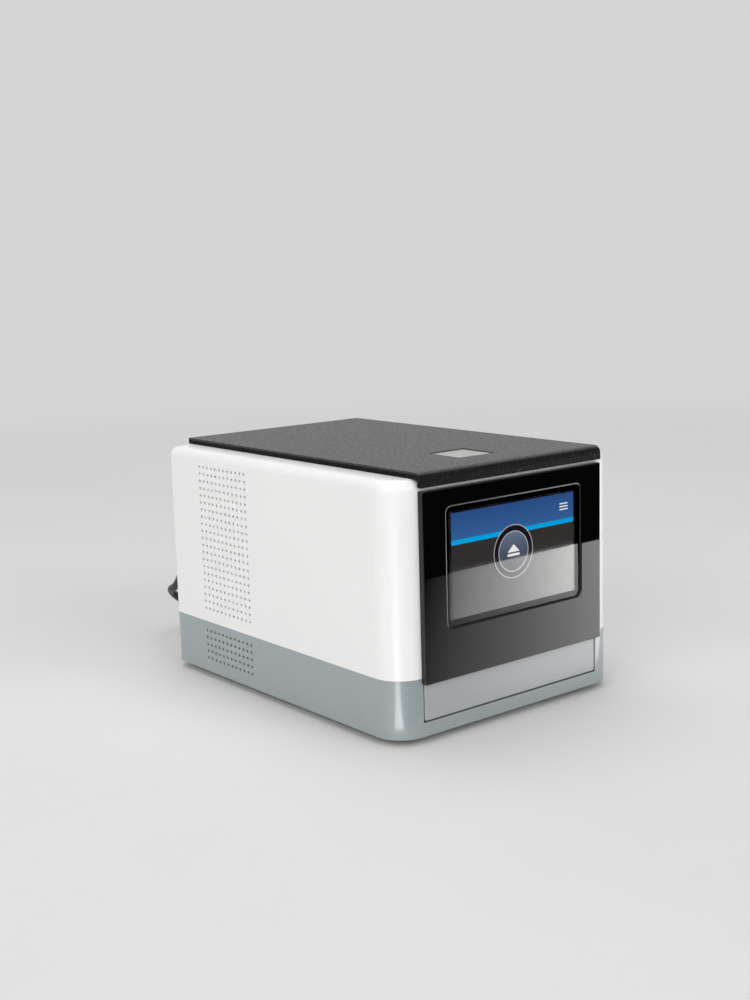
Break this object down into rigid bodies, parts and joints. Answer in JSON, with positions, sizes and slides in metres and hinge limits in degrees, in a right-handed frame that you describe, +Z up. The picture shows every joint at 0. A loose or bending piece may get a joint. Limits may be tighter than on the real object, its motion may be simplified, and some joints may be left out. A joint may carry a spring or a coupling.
{
  "type": "microfluidic chip controller",
  "caption": "Bench controller that drives a microfluidic chip: white shell on a grey base, black lid, touch display, motor drawer for the chip holder and an inner press.",
  "frame": {"origin": "on the bench, below the middle of the housing and its front panel", "axes": "+Z up, +Y to the rear, away from the display; +X to the right seen from the front"},
  "size_m": [0.275, 0.3687, 0.1685],
  "materials": {
    "grey_base": "satin moulded grey",
    "grey_drawer": "satin moulded light grey",
    "white_shell": "satin moulded warm white",
    "lid_black": "fine spark-eroded black",
    "inlay_grey": "matt light grey",
    "gloss_black": "high gloss black",
    "cover_glass": "clear cover glass",
    "foam_black": "black foam",
    "display": "display face in a dark bezel",
    "zinc_steel": "zinc plated sheet",
    "board_green": "solder mask green",
    "screw_steel": "zinc plated",
    "plain_black": "matt black moulding",
    "rail_steel": "ground steel",
    "carriage_steel": "ground steel with plastic ends",
    "motor_can": "plated can",
    "motor_black": "black and bare laminations",
    "mill_aluminium": "milled and clear anodised",
    "nest_aluminium": "hard anodised dark grey",
    "valve_black": "black valve bodies",
    "vessel_white": "natural nylon",
    "standoff_brass": "turned brass",
    "rear_paint": "fine texture grey paint",
    "socket_metal": "tin plated shell",
    "guard_wire": "bright plated",
    "foot_rubber": "black rubber",
    "cord_moulding": "satin black moulded on",
    "cord_jacket": "smooth black jacket",
    "tie_strap": "soft black strap",
    "rack_plastic": "natural acetal",
    "pinion_brass": "cut brass",
    "bushing_bronze": "sintered bronze",
    "block_clear": "milled natural plastic",
    "seal_silicone": "translucent silicone",
    "fitting_steel": "turned stainless",
    "rocker_black": "gloss black rocker",
    "fan_black": "matt black moulding"
  },
  "bodies": {
    "housing": {"lower_housing": "grey_base", "upper_shell": "white_shell", "top_lid": "lid_black", "lid_inlay": "inlay_grey", "front_panel": "gloss_black", "touch_glass": "cover_glass", "display_gasket": "foam_black", "display_module": "display", "display_bracket": "zinc_steel", "display_board": "board_green", "panel_screws": "screw_steel", "home_sensor": "plain_black", "guide_rails": "rail_steel", "drive_motor": "motor_can", "motor_bracket": "zinc_steel", "guide_posts": "rail_steel", "press_bridge": "mill_aluminium", "press_motor": "motor_black", "valve_manifold": "mill_aluminium", "solenoid_valves": "valve_black", "pressure_regulator": "mill_aluminium", "air_pump": "plain_black", "air_reservoir": "vessel_white", "chassis_plate": "zinc_steel", "equipment_deck": "zinc_steel", "board_standoffs": "standoff_brass", "main_board": "board_green", "power_supply": "zinc_steel", "rear_panel": "rear_paint", "rear_screws": "screw_steel", "power_inlet": "plain_black", "switch_housing": "plain_black", "network_socket": "socket_metal", "usb_socket": "socket_metal", "fan_frame": "plain_black", "fan_guard": "guard_wire", "feet": "foot_rubber", "housing_screws": "screw_steel", "cord_connector": "cord_moulding", "power_cord_lead": "cord_jacket", "power_cord_coil": "cord_jacket", "power_cord_tail": "cord_jacket", "cord_tie": "tie_strap", "mains_plug": "cord_moulding"},
    "drawer": {"drawer_front": "grey_drawer", "tray_plate": "mill_aluminium", "chip_nest": "nest_aluminium", "nest_pins": "rail_steel", "guide_carriages": "carriage_steel", "drive_rack": "rack_plastic"},
    "pinion": {"drive_pinion": "pinion_brass"},
    "press": {"press_head": "mill_aluminium", "press_bushings": "bushing_bronze", "manifold_block": "block_clear", "manifold_gasket": "seal_silicone", "port_fittings": "fitting_steel", "lift_nut": "bushing_bronze"},
    "spindle": {"lift_screw": "rail_steel"},
    "rocker": {"power_rocker": "rocker_black"},
    "fan": {"fan_rotor": "fan_black"}
  },
  "joints": [
    {"name": "drawer_slide", "type": "slide", "parent": "housing", "child": "drawer", "axis": [0, -1, 0], "range_m": [0, 0.12]},
    {"name": "pinion_spin", "type": "hinge", "parent": "housing", "child": "pinion", "pos_m": [0.0754, -0.066, 0.0245], "axis": [0, 0, 1], "range_deg": [0, 956]},
    {"name": "press_slide", "type": "slide", "parent": "housing", "child": "press", "axis": [0, 0, 1], "range_m": [-0.004, 0]},
    {"name": "spindle_spin", "type": "hinge", "parent": "housing", "child": "spindle", "pos_m": [0, -0.066, 0.09], "axis": [0, 0, 1], "range_deg": [0, 361]},
    {"name": "rocker_tilt", "type": "hinge", "parent": "housing", "child": "rocker", "pos_m": [-0.058, 0.124, 0.102], "axis": [1, 0, 0], "range_deg": [0, 18]},
    {"name": "fan_spin", "type": "hinge", "parent": "housing", "child": "fan", "pos_m": [0.042, 0.118, 0.1], "axis": [0, 1, 0], "continuous": true}
  ],
  "couplings": [
    {"joint": "pinion_spin", "follows": "drawer_slide", "rad_per_m": 138.89},
    {"joint": "spindle_spin", "follows": "press_slide", "rad_per_m": -1570.8}
  ]
}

- [To be done]: Pick out the lines that contain "joints" and copy them.

- [Response for this exercise]:
Break this object down into rigid bodies, parts and joints. Answer in JSON, with positions, sizes and slides in metres and hinge limits in degrees, in a right-handed frame that you describe, +Z up. The picture shows every joint at 0. A loose or bending piece may get a joint. Limits may be tighter than on the real object, its motion may be simplified, and some joints may be left out. A joint may carry a spring or a coupling.
  "joints": [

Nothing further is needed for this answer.